Repeat the listing in full. Nothing may be added or left out.

○ ○ ○ ○ ○

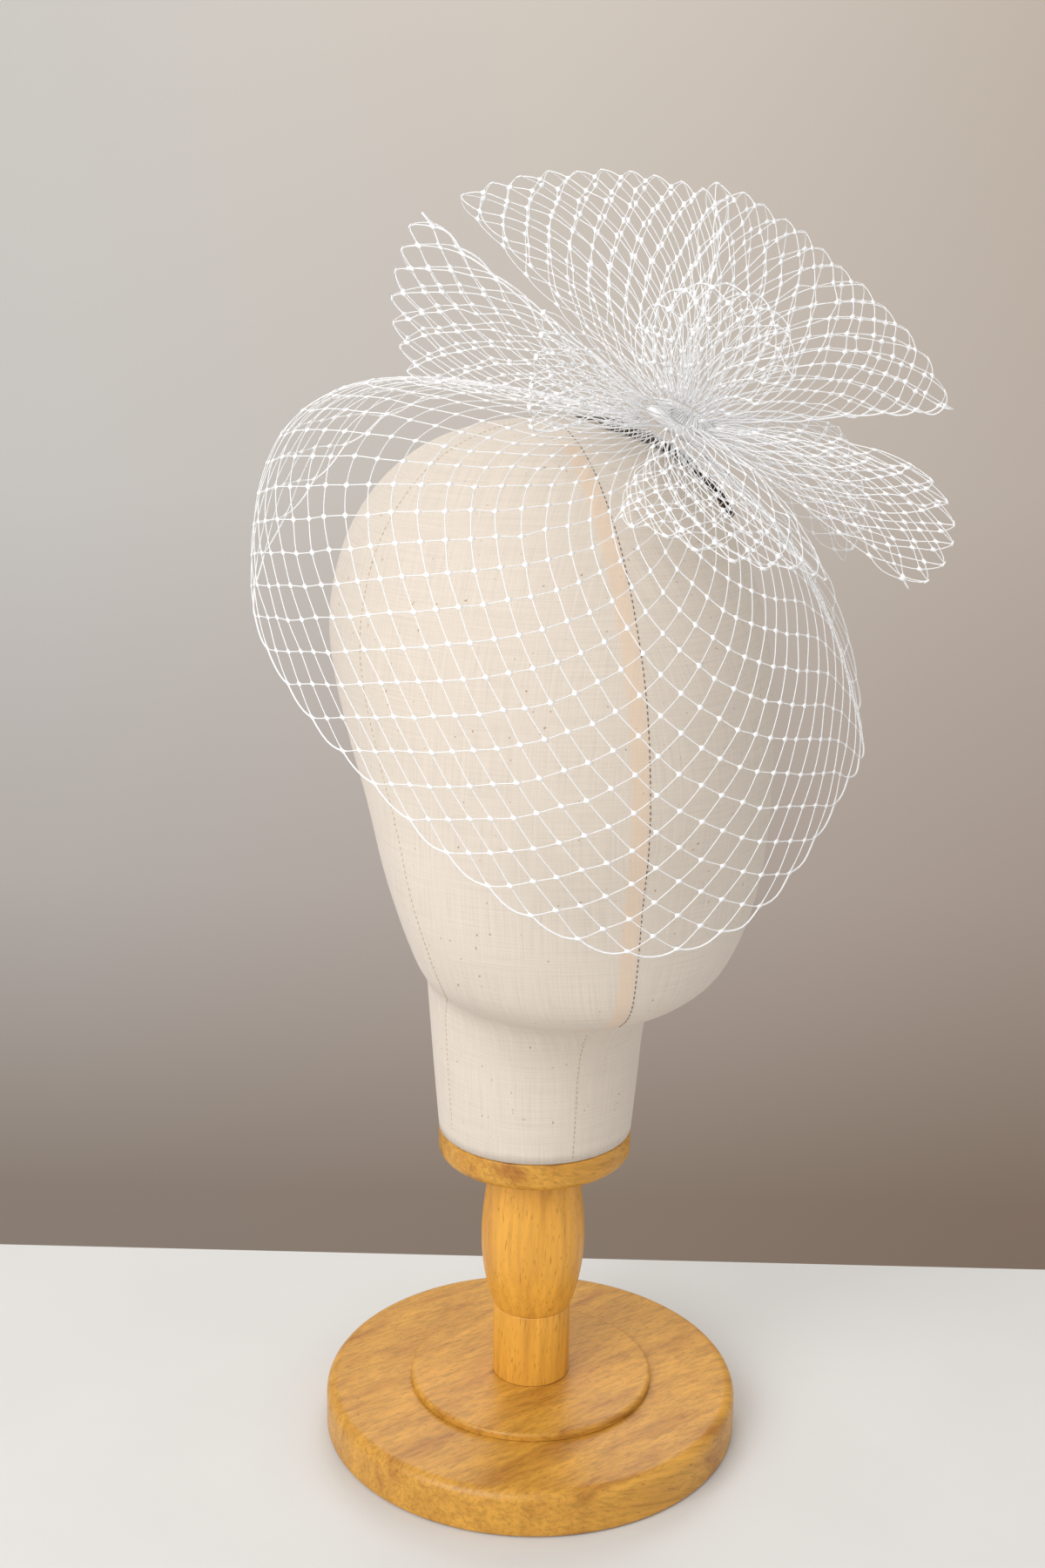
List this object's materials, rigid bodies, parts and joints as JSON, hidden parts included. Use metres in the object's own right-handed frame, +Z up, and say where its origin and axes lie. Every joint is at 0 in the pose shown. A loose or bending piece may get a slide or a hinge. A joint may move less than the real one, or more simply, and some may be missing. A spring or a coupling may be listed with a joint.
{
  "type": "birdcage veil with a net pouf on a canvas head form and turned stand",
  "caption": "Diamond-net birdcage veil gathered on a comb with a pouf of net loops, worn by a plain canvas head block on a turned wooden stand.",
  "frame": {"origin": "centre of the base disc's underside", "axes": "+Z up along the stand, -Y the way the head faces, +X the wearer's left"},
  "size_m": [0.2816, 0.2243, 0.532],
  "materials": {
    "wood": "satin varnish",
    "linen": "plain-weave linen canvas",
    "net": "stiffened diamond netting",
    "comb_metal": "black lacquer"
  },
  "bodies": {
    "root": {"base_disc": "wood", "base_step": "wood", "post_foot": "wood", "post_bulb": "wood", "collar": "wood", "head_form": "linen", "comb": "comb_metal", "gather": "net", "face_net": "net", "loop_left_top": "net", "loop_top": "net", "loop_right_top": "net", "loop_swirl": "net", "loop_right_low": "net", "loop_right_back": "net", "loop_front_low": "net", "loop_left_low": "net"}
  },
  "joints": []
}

○ ○ ○ ○ ○

Exercise solution ::
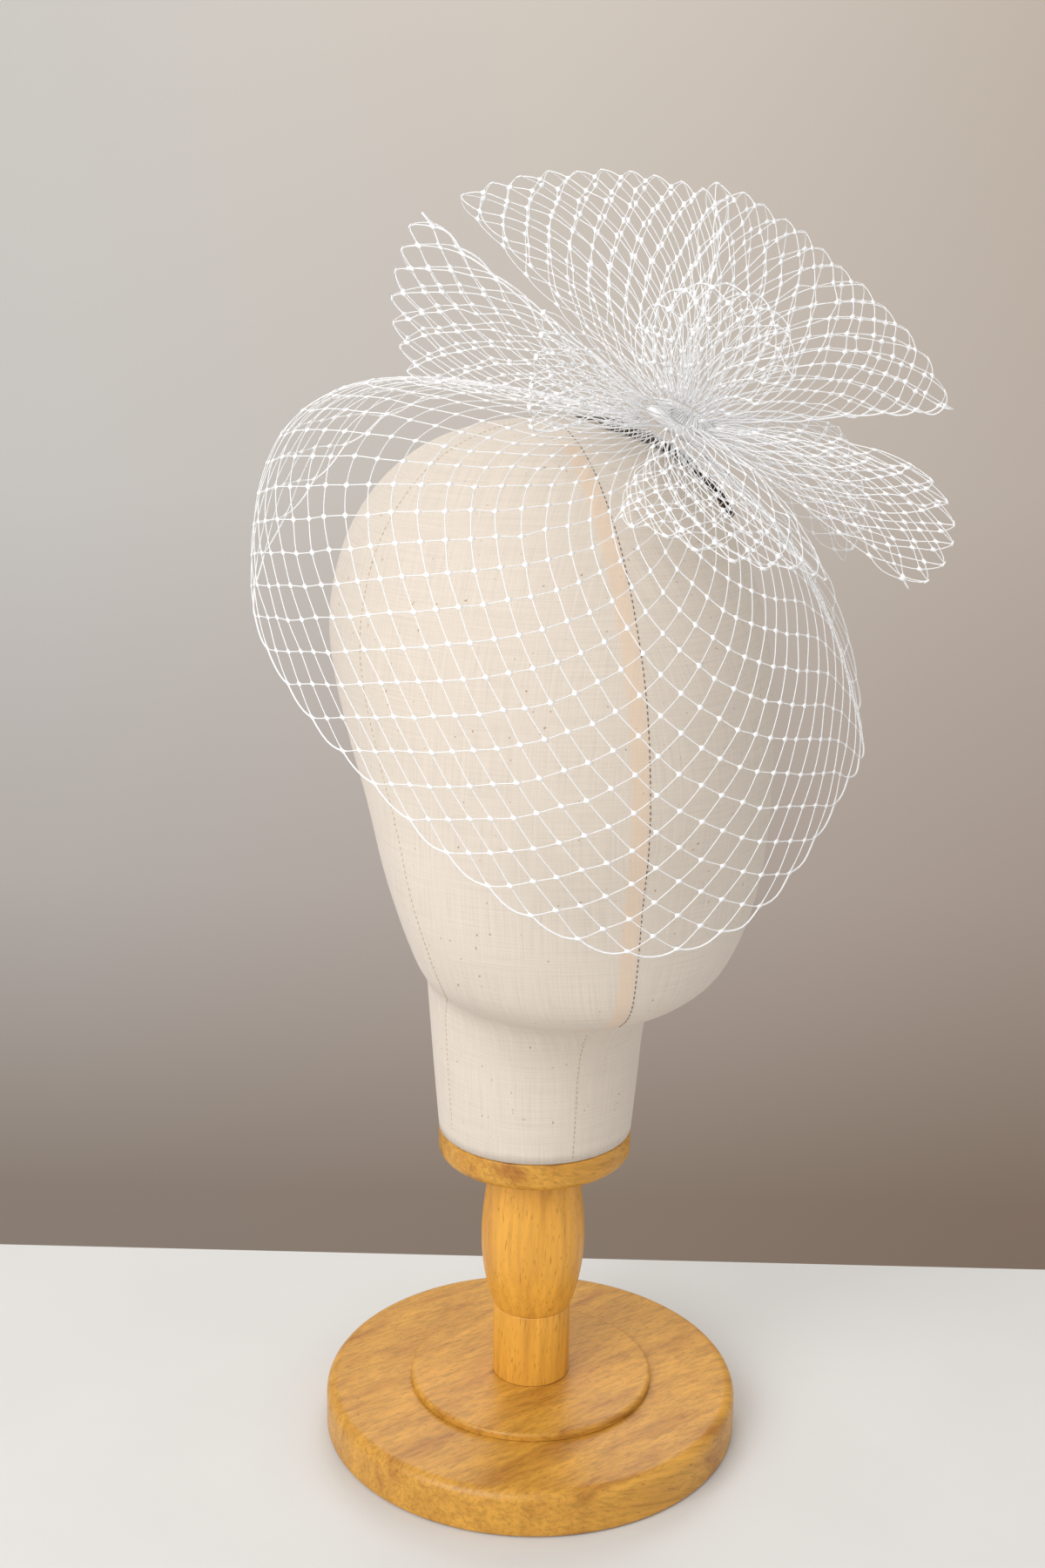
List this object's materials, rigid bodies, parts and joints as JSON, hidden parts included. Use metres in the object's own right-handed frame, +Z up, and say where its origin and axes lie. Every joint is at 0 in the pose shown. A loose or bending piece may get a slide or a hinge. A joint may move less than the real one, or more simply, and some may be missing. A spring or a coupling may be listed with a joint.
{
  "type": "birdcage veil with a net pouf on a canvas head form and turned stand",
  "caption": "Diamond-net birdcage veil gathered on a comb with a pouf of net loops, worn by a plain canvas head block on a turned wooden stand.",
  "frame": {"origin": "centre of the base disc's underside", "axes": "+Z up along the stand, -Y the way the head faces, +X the wearer's left"},
  "size_m": [0.2816, 0.2243, 0.532],
  "materials": {
    "wood": "satin varnish",
    "linen": "plain-weave linen canvas",
    "net": "stiffened diamond netting",
    "comb_metal": "black lacquer"
  },
  "bodies": {
    "root": {"base_disc": "wood", "base_step": "wood", "post_foot": "wood", "post_bulb": "wood", "collar": "wood", "head_form": "linen", "comb": "comb_metal", "gather": "net", "face_net": "net", "loop_left_top": "net", "loop_top": "net", "loop_right_top": "net", "loop_swirl": "net", "loop_right_low": "net", "loop_right_back": "net", "loop_front_low": "net", "loop_left_low": "net"}
  },
  "joints": []
}